Phew. Red-eyes aren't super awesome. But they aren't super bad either. They're just something I'm glad I'm not doing on my return flight next week.

My red-eye was booked solid. And my seat mate was pretty solid too. So was her gigantic 6-month-old son. He was angelic on the flight but that doesn't mean I loved having his feet in my lap, along with his mom's right arm.

The flight probably would have been so much better if I hadn't taken my Nyquil on an EMPTY STOMACH. What the freak was I thinking? I woke up a few times during the flight feeling alright. I repositioned and fell asleep again. All the while breathing easy through my decongested head. It wasn't until landing in JFK that I thought I might die.

I'm so glad that when planes taxi on the runway the air gets turned off. Really. That made puking into a tiny paper bag much more enjoyable. Better yet was the fact that my seat mate had no desire to get up and let me off the plane. She was too big to navigate the baby, the bags and the aisles to let me out. So I sat there holding my barf bag until every single solitary person was off the plane except for Big Mama and her son. I wanted it all to end then and there. I don't know if there's anything worse than being in a metal tube with no fresh air while holding a bag of your own vomit after sleeping only 3 hours with half a baby in your lap.

Thankfully, the trip wasn't over yet. It still had time to redeem itself. Sleeping on the floor of JFK for 2.5 hours was a highlight. So was sitting next to Chatty Cathy on the 1-hour flight from JFK to Portland. She congratulated me on my engagement and I didn't have the heart to tell her that my engagement ring also serves as my wedding ring. Thankfully she didn't ask any questions about the upcoming wedding.

Getting off the plane in Portland was such a relief. And so was going to Costa Vida with my mom to pick up some real food for lunch. And so was talking my sister into coming home for lunch so she could eat with me, our mom and our step dad before finishing out the work day.

I'm home alone now down the street from dozens of outlet shops. Guess what I'm going to do...

Cuddle with my mom's dogs and allow myself to miss my little Maddie and Kevy for a little bit.


  1. I, too, have been stuck in an airplane seat, vomiting into a tiny paper bag.
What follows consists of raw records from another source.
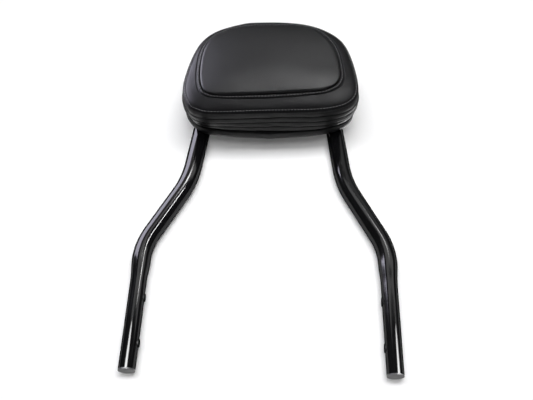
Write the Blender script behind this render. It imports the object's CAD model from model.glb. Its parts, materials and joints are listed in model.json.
import json
import math

import bpy
import numpy as np
from mathutils import Matrix, Quaternion, Vector, noise


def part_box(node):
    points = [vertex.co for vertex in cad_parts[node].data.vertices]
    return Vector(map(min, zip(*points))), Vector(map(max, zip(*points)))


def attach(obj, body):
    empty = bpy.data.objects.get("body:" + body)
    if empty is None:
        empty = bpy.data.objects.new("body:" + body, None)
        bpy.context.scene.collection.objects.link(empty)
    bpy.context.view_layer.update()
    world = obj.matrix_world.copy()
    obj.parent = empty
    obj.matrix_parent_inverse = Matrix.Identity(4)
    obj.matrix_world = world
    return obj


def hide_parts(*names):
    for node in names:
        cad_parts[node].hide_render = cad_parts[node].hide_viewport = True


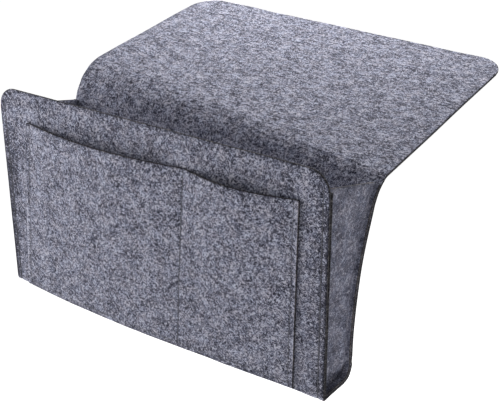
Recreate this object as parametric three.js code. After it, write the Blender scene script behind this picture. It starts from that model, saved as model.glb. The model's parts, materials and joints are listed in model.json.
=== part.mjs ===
// Bedside caddy of thick wool felt, in millimetres, +Z up.
//
// One long felt sheet is the front, the bottom and the back of a pocket, and past a fold it is the flap
// that goes under a mattress. A tapered gusset with turned-out allowances closes the pocket on each side.
// A patch pocket with a divider seam is sewn on the front.
// Every seam is a lockstitch: a needle thread on the outer face and a bobbin thread on the other side.
//
// The pieces are drawn with x across, y back from the front's outer face and z up from the bottom.
// The whole caddy then moves so that the origin is the middle of the flap's underside.

import * as THREE from "three";

// Felt and thread
const feltThickness = 2;
const threadRadius = 0.4;
const seatGap = 0.3;

// Pocket, front and bottom
const caddyWidth = 320;
const frontHeight = 178;
const frontTopRadius = 17;
const frontFoldRadius = 2;
const bottomDepth = 38;
const backFoldRadius = 11;
const frontBowDepth = 6.8;
const frontBowLeanShare = 0.35;

// Back and flap
const uprightRun = 8;
const leanRun = 113;
const flapCornerRadius = 23;
const flapSlope = THREE.MathUtils.degToRad(9.1);

// How the sheet stands at the caddy's right side, where it hangs lower, leans back late and folds sharply
const right = {
  frontDrop: 1.5,
  heading: THREE.MathUtils.degToRad(90),
  leanTurn: THREE.MathUtils.degToRad(21.5),
  crestRun: 22.5,
  crestTurn: THREE.MathUtils.degToRad(28.2),
  foldRun: 8,
  flapLength: 214,
};

// How it stands at the left side, where it leans all the way and folds in a wide bend
const left = {
  frontDrop: 0,
  heading: THREE.MathUtils.degToRad(71.5),
  leanTurn: 0,
  crestRun: 25,
  crestTurn: 0,
  foldRun: 45,
  flapLength: 201,
};

// The edges that meet at the fold, where the flap turns against the back
const flapEdgeSetback = 1.8;
const flapEdgeThickness = 0.4;
const flapEdgeTaper = 1.3;
const noseAngle = THREE.MathUtils.degToRad(70);

// Gussets
const seamAllowance = 6;
const gussetFrontDrop = 11;

// Patch pocket
const patchHeight = 153;
const patchLift = 2.5;
const patchTopLeftMargin = 32;
const patchBottomLeftMargin = 18;
const patchTopRightMargin = 23;
const patchBottomRightMargin = 25;
const dividerTopShare = 0.616;
const dividerBottomShare = 0.594;
const compartmentGape = 8.5;
const gapeRiseShare = 1.6;

// Seams
const seamInset = 5;
const patchSeamInset = 4;
const seamEndSetback = 1;
const seamCrossing = 1.5;

// Number of facets
const columnCount = 16;
const frontFacets = 8;
const cornerFacets = 4;
const foldFacets = 4;
const leanFacets = 5;
const flapFacets = 6;
const noseFacets = 2;

// Small steps that find which way a surface faces
const probeLength = 0.001;
const probeShare = 0.001;

const halfWidth = caddyWidth / 2;
const halfFelt = feltThickness / 2;
const quarterTurn = Math.PI / 2;

// Materials, one for each kind of thing that the caddy is made of
const felt = { color: 0x74757f, roughness: 0.95, metalness: 0 };
const thread = { color: 0x3a3b42, roughness: 0.7, metalness: 0 };

// Builds a closed body from its points and from faces of three or four point numbers, facing out.
function closedBody(points, faces) {
  const triangles = faces.flatMap((f) => (f.length === 4 ? [[f[0], f[1], f[2]], [f[0], f[2], f[3]]] : [f]));
  const volume = triangles.reduce(
    (sum, [a, b, c]) => sum + points[a].dot(new THREE.Vector3().crossVectors(points[b], points[c])),
    0,
  );
  const outward = volume < 0 ? triangles.map(([a, b, c]) => [a, c, b]) : triangles;
  const geometry = new THREE.BufferGeometry().setFromPoints(points);
  geometry.setIndex(outward.flat());
  geometry.computeVertexNormals();
  return geometry;
}

// A sheet with two faces: place(column, row, face) gives the points, and face is -1 outside and 1 inside.
function sheetBody(columns, rows, place) {
  const points = [];
  const faces = [];
  const count = columns.length * rows.length;
  const at = (i, j, face) => (face > 0 ? count : 0) + i * rows.length + j;
  for (const face of [-1, 1]) {
    for (const column of columns) {
      for (const row of rows) points.push(place(column, row, face));
    }
  }
  const m = columns.length - 1;
  const n = rows.length - 1;
  for (let i = 0; i < m; i++) {
    for (let j = 0; j < n; j++) {
      faces.push([at(i, j, -1), at(i, j + 1, -1), at(i + 1, j + 1, -1), at(i + 1, j, -1)]);
      faces.push([at(i, j, 1), at(i + 1, j, 1), at(i + 1, j + 1, 1), at(i, j + 1, 1)]);
    }
    faces.push([at(i, 0, -1), at(i + 1, 0, -1), at(i + 1, 0, 1), at(i, 0, 1)]);
    faces.push([at(i, n, -1), at(i, n, 1), at(i + 1, n, 1), at(i + 1, n, -1)]);
  }
  for (let j = 0; j < n; j++) {
    faces.push([at(0, j, -1), at(0, j, 1), at(0, j + 1, 1), at(0, j + 1, -1)]);
    faces.push([at(m, j, -1), at(m, j + 1, -1), at(m, j + 1, 1), at(m, j, 1)]);
  }
  return closedBody(points, faces);
}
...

Luckily, my mom was with me and I just put my head down by her knees while she patted my back and told the stuardess to get a garbage bag, post haste.

    I'm sorry you were alone with Big Mama. I would have tried to pop her with a ball point pen. And maybe her little kid, too.

  2. My husband is what you would call a Big Papa. That's why I always book us in a row with only two seats (we never fly popular enough routes to get super-jets) and he never, ever reclines his seat.

    It's a good thing we don't have a huge baby. ;)

  3. I think I'd make a bad alcoholic. The tiny bit in Nyquil makes my stomach burn so bad I feel like I need to eat an entire loaf of bread to soak it up.

    Sorry you puked. There is nothing more degrading in all the world than having stomach intestines exit upwards.